2017 was a phenomenal year for mobile, with great strides made when it comes to connected cars, the Internet of Things (IoT) and 5G, which although not yet fully defined, is now finally beginning to take shape. Our mobile phones have become a more integral part of our lives and are more powerful than ever – from the newly released iPhone X to Google’s Pixel, 2017 has seen operators, vendors, and device makers inject a new dose of excitement and creativity into the industry.
But as the year comes to a close, it’s time to start looking ahead at what’s to come. Here’s what we think 2018 will bring to the mobile industry:
- 5G: This is the new hot trend in the mobile industry, with operators racing to see who will be the first to put this technology in the hands of consumers. While much of what 5G really means still needs to be defined, those involved are all making “next step” announcements regarding 5G – take for example Verizon in the US, EE in the UK, Samsung in Korea, and the Canadian government. 2018 will be a pivotal year for the technology, as both private and public sectors try to further leverage this new development. 5G allows our devices to connect even better and faster, ultimately leading to more innovative ways of using wireless technologies – so there’s a lot at stake and a lot of interest in progressing.
- Connected cars: Earlier this year, we wrote about the most sought after in-car connectivity solutions. Connected cars were a big deal this year, but they will really start taking off in 2018. At a minimum, (as we previously explained) European Union regulations stipulate that by April 2018 all new production vehicles must be equipped with an Emergency Call function to automatically alert authorities if a traffic accident happens.In the US, Avis Budget Group and Kansas City announced the launch of their Mobility Lab, featuring a fleet of 5,000 internet-connected vehicles at over 20 Avis car rental locations, including Kansas City International Airport. Clearly, there’s been a significant push to get cars online. This is perhaps why connected cars are also a key focus of investment. A Vancouver-based startup just received a whopping $30 million investment to further develop its connected car technology. We expect this to be only one of many such announcements about investment in connected car technology in the coming year. And this is about what is or soon will be coming off the production line, autonomous cars (i.e., driverless) are also making headlines as they continue to be tested including trials on public roads.

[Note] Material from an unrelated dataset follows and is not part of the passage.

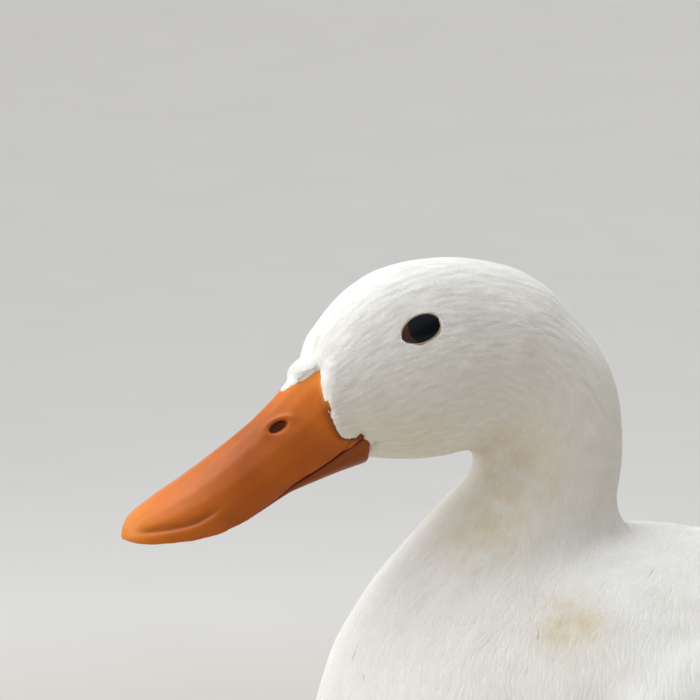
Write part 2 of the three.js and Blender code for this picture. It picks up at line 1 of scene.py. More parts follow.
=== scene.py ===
"""A white Pekin duck, life size, standing at rest: a plumage of separate feathers over one skin, with a
modelled bill, eyes and webbed feet. It faces -X, its left side is towards -Y, and it stands on the floor at
Z 0."""

import math

import bmesh
import bpy
import numpy as np
from mathutils import Matrix, Vector, kdtree, noise
from mathutils.bvhtree import BVHTree


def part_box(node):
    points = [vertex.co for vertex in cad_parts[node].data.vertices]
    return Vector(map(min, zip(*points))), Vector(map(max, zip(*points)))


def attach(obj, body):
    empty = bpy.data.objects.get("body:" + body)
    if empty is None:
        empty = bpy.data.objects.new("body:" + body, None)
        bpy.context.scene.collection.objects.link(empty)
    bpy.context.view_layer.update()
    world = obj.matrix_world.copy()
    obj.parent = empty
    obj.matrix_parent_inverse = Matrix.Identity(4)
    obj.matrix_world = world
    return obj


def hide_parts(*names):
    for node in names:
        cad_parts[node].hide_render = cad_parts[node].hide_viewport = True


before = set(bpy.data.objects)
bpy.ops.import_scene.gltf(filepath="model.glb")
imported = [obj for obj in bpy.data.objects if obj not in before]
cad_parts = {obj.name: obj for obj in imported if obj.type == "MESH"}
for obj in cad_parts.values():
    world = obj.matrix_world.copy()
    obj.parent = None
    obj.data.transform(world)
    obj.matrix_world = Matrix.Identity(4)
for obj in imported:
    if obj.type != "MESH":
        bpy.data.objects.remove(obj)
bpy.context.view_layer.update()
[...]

- Smart cities: A number of cities, from London to Moscow and beyond are making significant investments in making themselves smarter. In the US, 66% of the cities are investing in smart city technologies like smart meters, intelligent traffic signals, and RFID sensors in paved areas. And it is not just cities getting in on the smart city game, many vendors such as Amazon and Google are trying to be part of this exciting trend. From drones to delivery bots to the success of the on-demand economy, cities are becoming increasingly smarter and connected spaces. In 2018, these technologies will become increasingly prevalent, with more and more cities rolling out programs to help them modernize and get connected.It is little wonder governments are focusing on smart cities. Smart technologies can improve the quality of life in cities, help councils and city governments provide improved and sustainable services and safeguard their infrastructure. This will help states and local governments deliver both critical and non-critical services to citizens.
In order for all of these predictions to materialize and for the advances we mentioned to progress, collaboration between operators, manufacturers, vendors, local municipalities, government authorities and so on will need to continue particularly in terms of service delivery and performance. Mobile networks, the engine that drives all of these developments, will need to be routinely monitored, measured, and tested. This is a necessity for those involved as they need to understand how well their technologies, systems, and services are performing across the networks – with the goal of identifying and addressing key areas of improvement.